Set exercise. Give the listing again in full, exactly as written.

Dataset extract.
════════════════

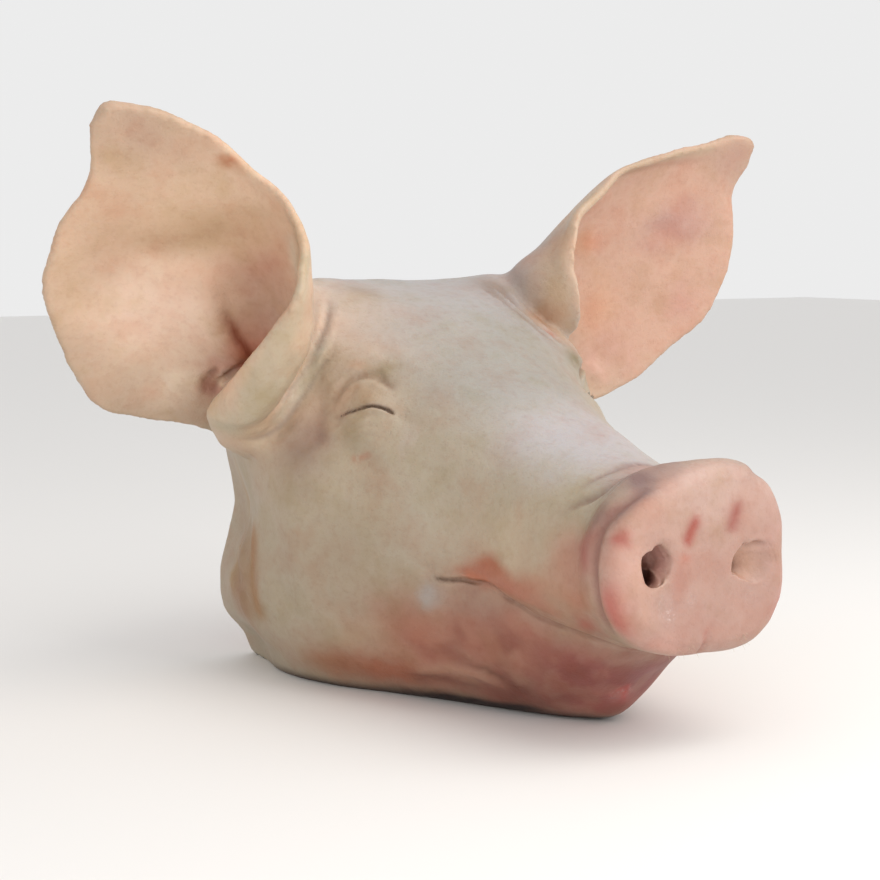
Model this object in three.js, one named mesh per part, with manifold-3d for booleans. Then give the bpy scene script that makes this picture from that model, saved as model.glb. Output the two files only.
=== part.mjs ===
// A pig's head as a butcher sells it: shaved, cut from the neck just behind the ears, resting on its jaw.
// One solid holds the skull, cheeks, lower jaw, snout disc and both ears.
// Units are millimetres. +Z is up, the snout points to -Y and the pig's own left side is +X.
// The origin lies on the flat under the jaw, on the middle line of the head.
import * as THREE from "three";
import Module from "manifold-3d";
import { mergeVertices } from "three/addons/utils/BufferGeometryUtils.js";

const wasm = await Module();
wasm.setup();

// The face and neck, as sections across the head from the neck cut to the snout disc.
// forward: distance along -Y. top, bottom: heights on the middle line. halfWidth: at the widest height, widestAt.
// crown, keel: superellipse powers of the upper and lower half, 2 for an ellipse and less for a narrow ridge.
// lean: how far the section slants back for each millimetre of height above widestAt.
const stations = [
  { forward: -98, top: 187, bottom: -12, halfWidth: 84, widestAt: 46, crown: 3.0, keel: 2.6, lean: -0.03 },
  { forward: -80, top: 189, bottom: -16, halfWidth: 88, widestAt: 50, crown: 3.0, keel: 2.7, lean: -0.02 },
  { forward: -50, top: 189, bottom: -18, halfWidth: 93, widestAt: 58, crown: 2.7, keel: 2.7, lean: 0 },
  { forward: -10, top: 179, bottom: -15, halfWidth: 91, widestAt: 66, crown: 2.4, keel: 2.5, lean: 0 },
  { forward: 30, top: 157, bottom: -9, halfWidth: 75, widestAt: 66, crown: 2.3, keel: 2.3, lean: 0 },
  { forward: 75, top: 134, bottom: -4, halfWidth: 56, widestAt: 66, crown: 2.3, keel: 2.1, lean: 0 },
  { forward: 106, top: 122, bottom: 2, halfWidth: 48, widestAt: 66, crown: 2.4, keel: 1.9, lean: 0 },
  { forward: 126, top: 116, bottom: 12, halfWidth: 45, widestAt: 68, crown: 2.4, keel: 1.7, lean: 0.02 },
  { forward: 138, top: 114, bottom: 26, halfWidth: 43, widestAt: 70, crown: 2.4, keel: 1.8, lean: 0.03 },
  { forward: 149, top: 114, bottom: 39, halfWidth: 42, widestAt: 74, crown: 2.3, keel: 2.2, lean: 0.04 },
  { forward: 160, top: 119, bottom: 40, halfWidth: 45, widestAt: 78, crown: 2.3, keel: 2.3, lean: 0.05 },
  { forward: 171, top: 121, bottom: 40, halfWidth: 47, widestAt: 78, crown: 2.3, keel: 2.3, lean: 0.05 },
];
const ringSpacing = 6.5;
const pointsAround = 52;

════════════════

Correct response.
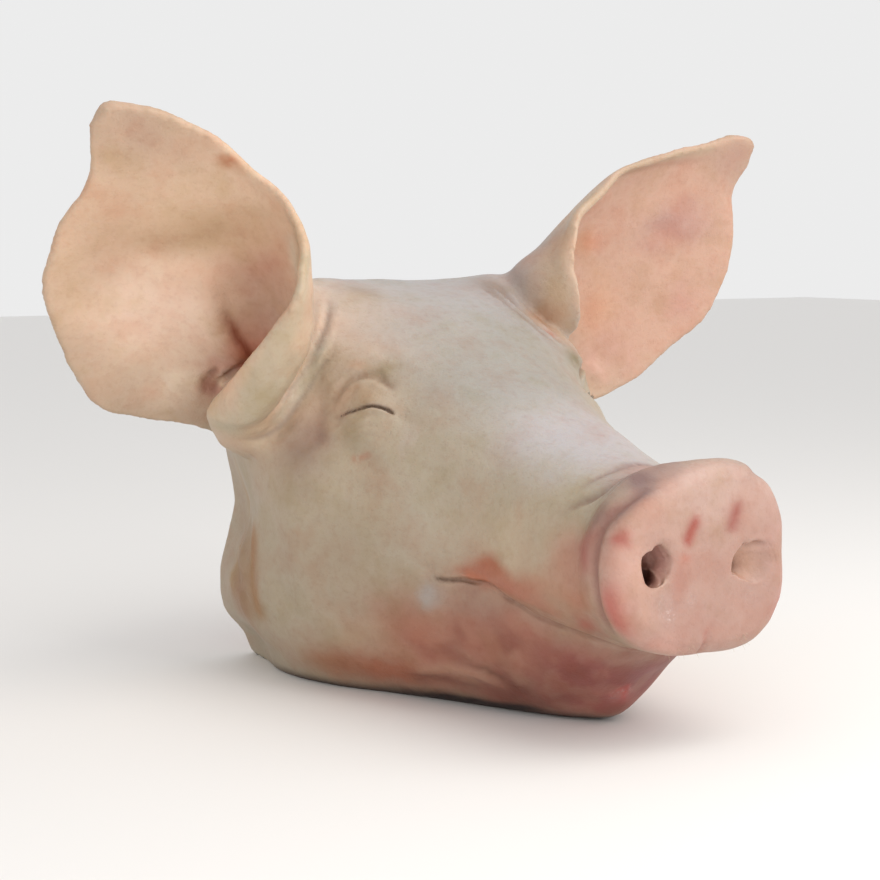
Model this object in three.js, one named mesh per part, with manifold-3d for booleans. Then give the bpy scene script that makes this picture from that model, saved as model.glb. Output the two files only.
=== part.mjs ===
// A pig's head as a butcher sells it: shaved, cut from the neck just behind the ears, resting on its jaw.
// One solid holds the skull, cheeks, lower jaw, snout disc and both ears.
// Units are millimetres. +Z is up, the snout points to -Y and the pig's own left side is +X.
// The origin lies on the flat under the jaw, on the middle line of the head.
import * as THREE from "three";
import Module from "manifold-3d";
import { mergeVertices } from "three/addons/utils/BufferGeometryUtils.js";

const wasm = await Module();
wasm.setup();

// The face and neck, as sections across the head from the neck cut to the snout disc.
// forward: distance along -Y. top, bottom: heights on the middle line. halfWidth: at the widest height, widestAt.
// crown, keel: superellipse powers of the upper and lower half, 2 for an ellipse and less for a narrow ridge.
// lean: how far the section slants back for each millimetre of height above widestAt.
const stations = [
  { forward: -98, top: 187, bottom: -12, halfWidth: 84, widestAt: 46, crown: 3.0, keel: 2.6, lean: -0.03 },
  { forward: -80, top: 189, bottom: -16, halfWidth: 88, widestAt: 50, crown: 3.0, keel: 2.7, lean: -0.02 },
  { forward: -50, top: 189, bottom: -18, halfWidth: 93, widestAt: 58, crown: 2.7, keel: 2.7, lean: 0 },
  { forward: -10, top: 179, bottom: -15, halfWidth: 91, widestAt: 66, crown: 2.4, keel: 2.5, lean: 0 },
  { forward: 30, top: 157, bottom: -9, halfWidth: 75, widestAt: 66, crown: 2.3, keel: 2.3, lean: 0 },
  { forward: 75, top: 134, bottom: -4, halfWidth: 56, widestAt: 66, crown: 2.3, keel: 2.1, lean: 0 },
  { forward: 106, top: 122, bottom: 2, halfWidth: 48, widestAt: 66, crown: 2.4, keel: 1.9, lean: 0 },
  { forward: 126, top: 116, bottom: 12, halfWidth: 45, widestAt: 68, crown: 2.4, keel: 1.7, lean: 0.02 },
  { forward: 138, top: 114, bottom: 26, halfWidth: 43, widestAt: 70, crown: 2.4, keel: 1.8, lean: 0.03 },
  { forward: 149, top: 114, bottom: 39, halfWidth: 42, widestAt: 74, crown: 2.3, keel: 2.2, lean: 0.04 },
  { forward: 160, top: 119, bottom: 40, halfWidth: 45, widestAt: 78, crown: 2.3, keel: 2.3, lean: 0.05 },
  { forward: 171, top: 121, bottom: 40, halfWidth: 47, widestAt: 78, crown: 2.3, keel: 2.3, lean: 0.05 },
];
const ringSpacing = 6.5;
const pointsAround = 52;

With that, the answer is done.